IV. Results and discussions
As it is shown in figure 4 in each level of 2D-DWT we have two memory FIFO, one flip-flop, three low pass filter and three high pass filter. But for real working when we pass from one level to the other we need only two low pass filter in each level, so the overall active filter to generate the third level 2D-DWT is six low pass filters as shown in Fig.5 shows that the preceding process required half number of operation of the previous process, and at the end we get 1/64 of the original image means the compression ratio is 1/64. On the other hand you can see that the total number of operation of the third level 2D-DWT is 1,032,192. According to the Raspberry pi is integrated from 700 MHz, this leads to 1/700 = 1.42857ns for each cycle. In this case the implementation of third level 2D-DWT required 0.00147456 s or 1474.56 µs which is so enough for real time image processing.
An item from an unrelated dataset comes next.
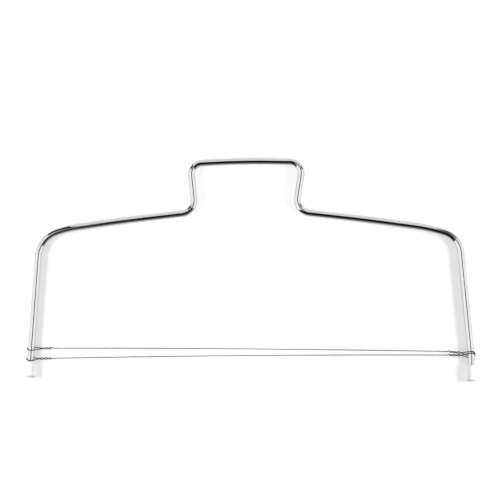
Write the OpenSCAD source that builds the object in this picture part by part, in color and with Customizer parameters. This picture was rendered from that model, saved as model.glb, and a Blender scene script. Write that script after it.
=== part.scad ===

The error measures indicated that with the increase of the compression ratio or increase the level of 2D-DWT, then the values of MSE increased, and the values of PSNR decreased as shown in fig.6 . 
V. Conclusion
Image and video compression have wide range of applications and there are many techniques that applied to perform the compression, one of the effective technique is discrete wavelet transform. In this work, image compression via two dimensional discrete wavelet transform, is implemented using Raspberry Pi hardware device (microcomputer), this will accelerate the processing speed. Raspberry Pi is a microcomputer manufactured in UK in 2012 for teaching of computer and information technology subjects. The implemented algorithm is concentrated on third level 2D-DWT in which required six active sequential filters (LPF and HPF), two filters in each level. The required number of operations is 1032192, in which the required processing time is 1474.56 µs i.e. it is able to be real time processing.